-- The request --
Extract the lines between the ones holding "make_base()" and "bpy.data.objects.remove(obj)", inclusive, exactly as written and nothing more.

-- Dataset extract --
**********
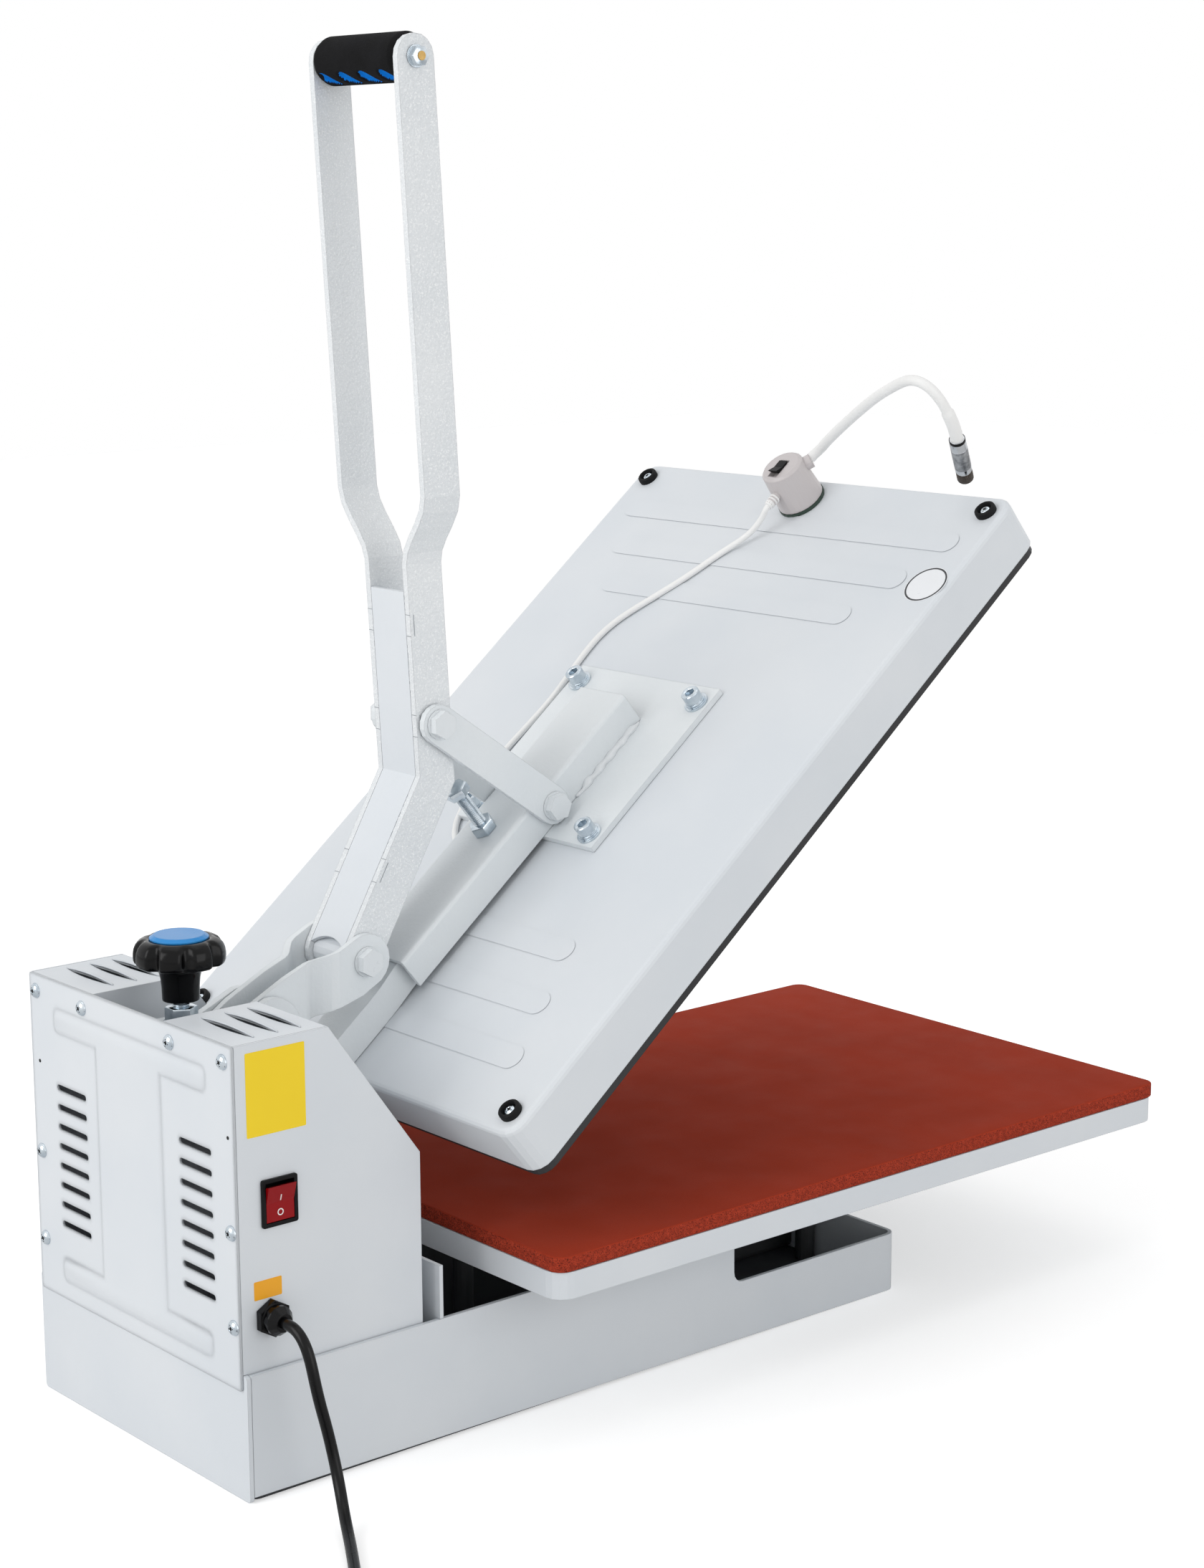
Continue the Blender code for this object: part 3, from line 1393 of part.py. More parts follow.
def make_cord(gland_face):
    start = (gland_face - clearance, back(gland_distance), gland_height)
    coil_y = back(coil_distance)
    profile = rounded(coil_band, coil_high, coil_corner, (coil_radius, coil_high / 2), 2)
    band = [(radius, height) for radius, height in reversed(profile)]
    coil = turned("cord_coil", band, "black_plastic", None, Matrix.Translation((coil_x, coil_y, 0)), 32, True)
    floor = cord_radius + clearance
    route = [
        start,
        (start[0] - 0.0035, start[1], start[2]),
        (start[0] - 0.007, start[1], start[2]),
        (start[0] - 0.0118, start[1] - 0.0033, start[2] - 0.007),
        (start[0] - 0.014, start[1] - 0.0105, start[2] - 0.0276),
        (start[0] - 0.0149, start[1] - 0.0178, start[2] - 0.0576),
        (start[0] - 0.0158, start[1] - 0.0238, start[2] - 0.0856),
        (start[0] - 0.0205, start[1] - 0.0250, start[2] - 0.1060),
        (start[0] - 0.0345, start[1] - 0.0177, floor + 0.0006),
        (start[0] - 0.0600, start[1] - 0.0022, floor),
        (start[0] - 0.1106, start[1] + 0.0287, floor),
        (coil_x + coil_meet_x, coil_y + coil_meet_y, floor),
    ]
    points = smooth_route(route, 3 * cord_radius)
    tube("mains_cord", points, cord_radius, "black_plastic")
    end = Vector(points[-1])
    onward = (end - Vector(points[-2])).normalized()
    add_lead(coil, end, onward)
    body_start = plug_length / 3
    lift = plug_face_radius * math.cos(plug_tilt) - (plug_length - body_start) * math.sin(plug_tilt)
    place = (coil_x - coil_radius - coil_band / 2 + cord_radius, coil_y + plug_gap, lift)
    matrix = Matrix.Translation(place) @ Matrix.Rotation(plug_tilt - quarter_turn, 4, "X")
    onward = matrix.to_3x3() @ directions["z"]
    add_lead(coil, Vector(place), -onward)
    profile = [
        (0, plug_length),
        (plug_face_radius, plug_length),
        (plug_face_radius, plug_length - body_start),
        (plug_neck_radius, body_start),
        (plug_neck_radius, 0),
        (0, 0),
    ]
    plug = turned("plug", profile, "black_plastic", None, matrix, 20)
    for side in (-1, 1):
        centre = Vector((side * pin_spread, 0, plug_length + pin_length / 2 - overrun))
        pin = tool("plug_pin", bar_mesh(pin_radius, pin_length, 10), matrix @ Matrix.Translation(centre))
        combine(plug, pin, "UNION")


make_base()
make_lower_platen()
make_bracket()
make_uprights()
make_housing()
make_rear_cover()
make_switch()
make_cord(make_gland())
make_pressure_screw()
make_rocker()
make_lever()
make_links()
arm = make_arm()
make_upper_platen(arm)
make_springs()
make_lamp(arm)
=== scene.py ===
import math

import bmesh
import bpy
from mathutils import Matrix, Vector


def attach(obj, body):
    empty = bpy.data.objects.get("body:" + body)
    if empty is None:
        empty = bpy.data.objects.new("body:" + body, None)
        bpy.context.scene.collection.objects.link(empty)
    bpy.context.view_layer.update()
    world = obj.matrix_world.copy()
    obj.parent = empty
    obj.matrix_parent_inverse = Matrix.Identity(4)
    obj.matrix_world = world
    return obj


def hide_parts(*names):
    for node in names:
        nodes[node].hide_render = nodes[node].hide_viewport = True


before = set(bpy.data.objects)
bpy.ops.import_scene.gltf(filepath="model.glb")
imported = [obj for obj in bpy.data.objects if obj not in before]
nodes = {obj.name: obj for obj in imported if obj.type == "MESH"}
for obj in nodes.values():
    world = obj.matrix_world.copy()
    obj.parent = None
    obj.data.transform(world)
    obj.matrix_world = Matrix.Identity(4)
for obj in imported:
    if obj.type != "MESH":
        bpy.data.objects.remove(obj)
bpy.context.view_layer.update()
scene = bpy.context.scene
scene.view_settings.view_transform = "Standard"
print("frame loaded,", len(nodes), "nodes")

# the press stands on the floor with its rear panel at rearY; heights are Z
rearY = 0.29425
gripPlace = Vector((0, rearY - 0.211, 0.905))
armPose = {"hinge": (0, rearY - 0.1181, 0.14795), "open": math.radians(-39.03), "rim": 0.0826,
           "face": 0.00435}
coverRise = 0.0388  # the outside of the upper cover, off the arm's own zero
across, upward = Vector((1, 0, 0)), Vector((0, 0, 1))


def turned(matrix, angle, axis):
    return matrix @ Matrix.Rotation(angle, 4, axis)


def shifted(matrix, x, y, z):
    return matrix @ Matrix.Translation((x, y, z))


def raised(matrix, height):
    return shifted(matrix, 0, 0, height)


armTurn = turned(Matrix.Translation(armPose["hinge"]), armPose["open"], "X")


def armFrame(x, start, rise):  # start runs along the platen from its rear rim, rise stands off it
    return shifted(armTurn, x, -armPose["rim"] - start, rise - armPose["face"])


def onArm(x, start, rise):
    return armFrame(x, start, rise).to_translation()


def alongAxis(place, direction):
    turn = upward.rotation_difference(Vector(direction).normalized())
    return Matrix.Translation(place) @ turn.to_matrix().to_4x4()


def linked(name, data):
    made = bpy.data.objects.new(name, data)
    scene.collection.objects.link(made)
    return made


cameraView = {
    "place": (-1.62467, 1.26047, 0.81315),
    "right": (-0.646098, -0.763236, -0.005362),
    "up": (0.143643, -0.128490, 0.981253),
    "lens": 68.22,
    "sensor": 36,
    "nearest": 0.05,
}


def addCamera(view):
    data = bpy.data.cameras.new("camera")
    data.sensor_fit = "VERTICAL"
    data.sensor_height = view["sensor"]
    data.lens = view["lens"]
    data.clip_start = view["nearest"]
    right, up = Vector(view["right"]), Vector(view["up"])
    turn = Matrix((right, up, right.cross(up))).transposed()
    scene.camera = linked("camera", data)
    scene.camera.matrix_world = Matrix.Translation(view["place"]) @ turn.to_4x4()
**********
-- Correct output --
make_base()
make_lower_platen()
make_bracket()
make_uprights()
make_housing()
make_rear_cover()
make_switch()
make_cord(make_gland())
make_pressure_screw()
make_rocker()
make_lever()
make_links()
arm = make_arm()
make_upper_platen(arm)
make_springs()
make_lamp(arm)
=== scene.py ===
import math

import bmesh
import bpy
from mathutils import Matrix, Vector


def attach(obj, body):
    empty = bpy.data.objects.get("body:" + body)
    if empty is None:
        empty = bpy.data.objects.new("body:" + body, None)
        bpy.context.scene.collection.objects.link(empty)
    bpy.context.view_layer.update()
    world = obj.matrix_world.copy()
    obj.parent = empty
    obj.matrix_parent_inverse = Matrix.Identity(4)
    obj.matrix_world = world
    return obj


def hide_parts(*names):
    for node in names:
        nodes[node].hide_render = nodes[node].hide_viewport = True


before = set(bpy.data.objects)
bpy.ops.import_scene.gltf(filepath="model.glb")
imported = [obj for obj in bpy.data.objects if obj not in before]
nodes = {obj.name: obj for obj in imported if obj.type == "MESH"}
for obj in nodes.values():
    world = obj.matrix_world.copy()
    obj.parent = None
    obj.data.transform(world)
    obj.matrix_world = Matrix.Identity(4)
for obj in imported:
    if obj.type != "MESH":
        bpy.data.objects.remove(obj)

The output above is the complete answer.